The Financial Times reported two people familiar with Cavalla’s resignation said he believed the debate around divestment has left staff unable to get on with their “jobs of trying to maximise the value of their endowment”.
Want to join Varsity's news team?
Try your hand at student journalism. Applications are now open for Varsity Senior News Correspondents in Michaelmas term
The four senior members oversaw the university endowment fund's main investment pot worth £3.3bn.
Cambridge’s investment office manages its investments and £6.3bn endowment – the centre of the divestment debate. The University currently holds no direct investments in the fossil fuels sector’s most pollutive industries, and has a policy of keeping its indirect investments in tar sands and thermal coal industries “to the bare minimum.”
Pro-divestment campaigning group Cambridge Zero Carbon Society had previously called for Cavalla’s resignation after the Council’s divestment decision in June, saying in a statement: “We call on the University’s Chief Financial Officer Anthony Odgers, Chief Investment Officer Nick Cavalla and Director of Finance David Hughes, hired from Shell, to resign.”
Speaking on Cavalla’s resignation, Vice-chancellor Stephen Toope said: “He has transformed the performance of our investment fund, enabling us to diversify our income in a way that has allowed the University to undertake developments which have greatly benefited our academic mission and our students”.
Mia Watanabe, a spokesperson for Cambridge Zero Carbon Society, commented on the four resignations of Investment Office staff: “Now is the time to build an open, transparent Investment Office, an office led by the concerns of staff and students and fully divested from fossil fuels”, adding that the plan “to reject divestment [...] carries no legitimacy”.

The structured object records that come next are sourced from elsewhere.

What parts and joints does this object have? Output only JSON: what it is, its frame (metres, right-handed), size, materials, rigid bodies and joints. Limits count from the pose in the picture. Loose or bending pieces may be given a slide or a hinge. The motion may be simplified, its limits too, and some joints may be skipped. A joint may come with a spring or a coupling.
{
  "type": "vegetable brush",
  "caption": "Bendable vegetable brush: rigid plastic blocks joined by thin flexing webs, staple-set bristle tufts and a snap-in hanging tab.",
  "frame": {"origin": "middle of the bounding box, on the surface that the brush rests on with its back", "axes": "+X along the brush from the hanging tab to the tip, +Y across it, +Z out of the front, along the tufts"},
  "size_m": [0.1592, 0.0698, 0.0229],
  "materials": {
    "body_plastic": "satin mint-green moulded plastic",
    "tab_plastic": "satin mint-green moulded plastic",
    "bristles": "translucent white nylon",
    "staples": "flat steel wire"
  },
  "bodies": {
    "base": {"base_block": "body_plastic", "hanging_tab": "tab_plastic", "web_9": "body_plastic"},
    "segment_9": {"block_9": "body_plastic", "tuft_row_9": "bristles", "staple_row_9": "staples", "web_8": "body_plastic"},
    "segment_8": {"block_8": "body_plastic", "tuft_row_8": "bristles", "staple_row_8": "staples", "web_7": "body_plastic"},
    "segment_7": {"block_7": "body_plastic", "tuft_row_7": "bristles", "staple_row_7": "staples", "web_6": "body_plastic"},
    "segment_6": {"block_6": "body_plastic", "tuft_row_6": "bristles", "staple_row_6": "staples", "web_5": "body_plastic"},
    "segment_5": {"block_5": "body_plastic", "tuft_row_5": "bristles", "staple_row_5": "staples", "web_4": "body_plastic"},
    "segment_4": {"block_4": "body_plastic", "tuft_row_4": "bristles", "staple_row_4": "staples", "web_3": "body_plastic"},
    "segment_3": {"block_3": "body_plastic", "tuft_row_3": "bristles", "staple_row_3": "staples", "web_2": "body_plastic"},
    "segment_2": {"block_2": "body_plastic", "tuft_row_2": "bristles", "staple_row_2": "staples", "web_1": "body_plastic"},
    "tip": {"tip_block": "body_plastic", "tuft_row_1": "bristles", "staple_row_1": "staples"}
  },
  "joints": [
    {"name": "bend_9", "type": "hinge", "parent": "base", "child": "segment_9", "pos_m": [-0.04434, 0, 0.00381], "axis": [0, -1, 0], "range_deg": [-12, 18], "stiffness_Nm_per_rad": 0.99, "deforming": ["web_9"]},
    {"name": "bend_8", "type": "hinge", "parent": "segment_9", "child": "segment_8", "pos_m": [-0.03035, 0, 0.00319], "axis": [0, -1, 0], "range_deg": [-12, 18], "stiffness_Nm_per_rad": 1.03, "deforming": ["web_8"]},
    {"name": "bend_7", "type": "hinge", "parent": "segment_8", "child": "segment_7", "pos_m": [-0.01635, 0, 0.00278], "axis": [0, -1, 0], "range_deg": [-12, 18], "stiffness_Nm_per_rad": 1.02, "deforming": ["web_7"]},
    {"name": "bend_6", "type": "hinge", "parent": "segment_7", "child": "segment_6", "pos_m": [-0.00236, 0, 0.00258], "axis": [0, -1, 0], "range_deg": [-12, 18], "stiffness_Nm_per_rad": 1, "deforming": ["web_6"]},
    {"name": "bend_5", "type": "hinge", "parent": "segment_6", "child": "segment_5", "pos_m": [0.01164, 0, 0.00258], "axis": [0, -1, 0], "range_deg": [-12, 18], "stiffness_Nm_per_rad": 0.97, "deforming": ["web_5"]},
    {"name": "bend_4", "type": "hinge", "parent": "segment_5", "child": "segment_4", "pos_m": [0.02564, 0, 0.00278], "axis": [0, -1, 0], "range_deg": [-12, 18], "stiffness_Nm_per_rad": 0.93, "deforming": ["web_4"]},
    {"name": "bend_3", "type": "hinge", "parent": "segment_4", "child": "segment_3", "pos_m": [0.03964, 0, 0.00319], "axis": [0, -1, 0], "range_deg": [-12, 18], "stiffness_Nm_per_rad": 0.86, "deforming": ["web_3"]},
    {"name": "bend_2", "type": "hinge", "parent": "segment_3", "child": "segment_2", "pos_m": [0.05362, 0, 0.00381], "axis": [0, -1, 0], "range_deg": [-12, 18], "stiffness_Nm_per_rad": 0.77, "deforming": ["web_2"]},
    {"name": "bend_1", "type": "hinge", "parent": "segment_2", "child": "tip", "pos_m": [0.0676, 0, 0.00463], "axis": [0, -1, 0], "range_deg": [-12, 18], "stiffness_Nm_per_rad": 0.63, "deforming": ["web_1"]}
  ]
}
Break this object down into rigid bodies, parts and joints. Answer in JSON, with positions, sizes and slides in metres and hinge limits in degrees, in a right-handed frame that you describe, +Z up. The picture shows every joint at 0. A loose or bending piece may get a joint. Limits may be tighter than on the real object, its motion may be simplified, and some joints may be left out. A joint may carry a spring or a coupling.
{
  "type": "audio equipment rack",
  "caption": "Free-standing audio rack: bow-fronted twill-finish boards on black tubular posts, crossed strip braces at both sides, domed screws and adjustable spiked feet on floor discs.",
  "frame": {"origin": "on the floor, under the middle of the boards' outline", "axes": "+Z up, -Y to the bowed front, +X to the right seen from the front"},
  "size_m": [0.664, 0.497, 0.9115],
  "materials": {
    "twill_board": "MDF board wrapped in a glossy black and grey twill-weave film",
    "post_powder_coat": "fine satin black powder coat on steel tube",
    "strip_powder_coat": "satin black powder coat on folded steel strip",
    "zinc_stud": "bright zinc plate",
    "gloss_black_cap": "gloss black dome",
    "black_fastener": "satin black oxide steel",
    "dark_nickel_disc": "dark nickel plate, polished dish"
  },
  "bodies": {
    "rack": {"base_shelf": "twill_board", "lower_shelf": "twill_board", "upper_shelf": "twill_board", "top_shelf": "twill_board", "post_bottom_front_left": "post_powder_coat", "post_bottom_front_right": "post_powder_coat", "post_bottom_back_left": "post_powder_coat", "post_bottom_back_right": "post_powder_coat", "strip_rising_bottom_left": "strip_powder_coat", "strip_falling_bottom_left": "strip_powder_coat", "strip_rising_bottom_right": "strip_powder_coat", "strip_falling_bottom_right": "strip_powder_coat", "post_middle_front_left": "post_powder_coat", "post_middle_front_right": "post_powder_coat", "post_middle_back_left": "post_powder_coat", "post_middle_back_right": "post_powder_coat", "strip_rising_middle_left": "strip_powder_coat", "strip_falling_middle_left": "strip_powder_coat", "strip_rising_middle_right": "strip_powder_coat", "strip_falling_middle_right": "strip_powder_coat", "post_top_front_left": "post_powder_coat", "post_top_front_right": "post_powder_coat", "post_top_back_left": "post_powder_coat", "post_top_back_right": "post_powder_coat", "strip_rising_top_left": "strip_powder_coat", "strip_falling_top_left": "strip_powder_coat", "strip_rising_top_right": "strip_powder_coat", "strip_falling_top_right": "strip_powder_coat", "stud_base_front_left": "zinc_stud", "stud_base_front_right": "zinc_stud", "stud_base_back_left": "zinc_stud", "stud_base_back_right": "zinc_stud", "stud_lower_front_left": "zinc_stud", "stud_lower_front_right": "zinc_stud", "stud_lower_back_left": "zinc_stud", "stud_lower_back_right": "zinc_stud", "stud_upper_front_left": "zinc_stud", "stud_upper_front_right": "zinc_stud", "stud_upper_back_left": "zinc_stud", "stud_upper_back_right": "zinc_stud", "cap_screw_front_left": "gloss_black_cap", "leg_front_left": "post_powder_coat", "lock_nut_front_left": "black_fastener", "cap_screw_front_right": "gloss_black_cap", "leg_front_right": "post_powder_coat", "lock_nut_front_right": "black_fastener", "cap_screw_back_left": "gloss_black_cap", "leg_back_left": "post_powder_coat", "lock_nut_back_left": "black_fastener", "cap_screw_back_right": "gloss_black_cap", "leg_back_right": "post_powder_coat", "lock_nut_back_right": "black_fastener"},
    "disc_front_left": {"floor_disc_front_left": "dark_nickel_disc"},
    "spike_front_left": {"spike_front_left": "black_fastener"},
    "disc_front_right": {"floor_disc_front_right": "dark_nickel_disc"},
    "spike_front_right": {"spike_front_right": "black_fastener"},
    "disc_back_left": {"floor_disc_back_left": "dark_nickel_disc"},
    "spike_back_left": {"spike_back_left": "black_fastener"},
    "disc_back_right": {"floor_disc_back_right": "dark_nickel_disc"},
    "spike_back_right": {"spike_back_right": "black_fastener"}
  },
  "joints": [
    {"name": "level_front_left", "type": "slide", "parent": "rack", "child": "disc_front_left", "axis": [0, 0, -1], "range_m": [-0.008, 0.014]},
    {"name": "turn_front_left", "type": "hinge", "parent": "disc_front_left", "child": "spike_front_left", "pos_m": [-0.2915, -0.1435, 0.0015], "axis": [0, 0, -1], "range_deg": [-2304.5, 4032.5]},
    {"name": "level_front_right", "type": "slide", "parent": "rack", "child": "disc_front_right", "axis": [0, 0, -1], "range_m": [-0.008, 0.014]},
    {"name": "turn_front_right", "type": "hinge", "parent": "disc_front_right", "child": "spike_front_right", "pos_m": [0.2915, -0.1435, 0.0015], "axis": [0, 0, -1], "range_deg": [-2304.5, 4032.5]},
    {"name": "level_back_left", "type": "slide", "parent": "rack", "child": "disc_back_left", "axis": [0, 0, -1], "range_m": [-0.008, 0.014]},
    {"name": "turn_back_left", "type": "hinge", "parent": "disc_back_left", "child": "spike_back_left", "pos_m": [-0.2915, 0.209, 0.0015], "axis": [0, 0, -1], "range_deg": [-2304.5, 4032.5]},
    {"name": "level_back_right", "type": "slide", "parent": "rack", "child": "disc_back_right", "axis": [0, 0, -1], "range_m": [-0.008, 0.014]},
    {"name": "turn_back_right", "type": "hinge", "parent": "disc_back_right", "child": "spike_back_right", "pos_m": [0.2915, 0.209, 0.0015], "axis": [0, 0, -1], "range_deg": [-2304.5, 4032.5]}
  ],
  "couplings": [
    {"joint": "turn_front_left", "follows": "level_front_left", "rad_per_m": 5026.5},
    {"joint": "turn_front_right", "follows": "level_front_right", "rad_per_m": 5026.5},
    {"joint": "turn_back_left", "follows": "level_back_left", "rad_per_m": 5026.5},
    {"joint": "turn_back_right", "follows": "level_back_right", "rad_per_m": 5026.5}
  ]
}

In late July, two formal requests for a review of the Council decision were submitted – one by Cambridge Zero Carbon Society, and the other by a group of academics. They await a response within three months of submission.
The four senior members are set to join Talisman Global Asset Management, the investment arm for the Pears family – one of the wealthiest families in the UK.
Cavalla said that it “felt like the right time to take on a new challenge” away from the University, after joining in 2008.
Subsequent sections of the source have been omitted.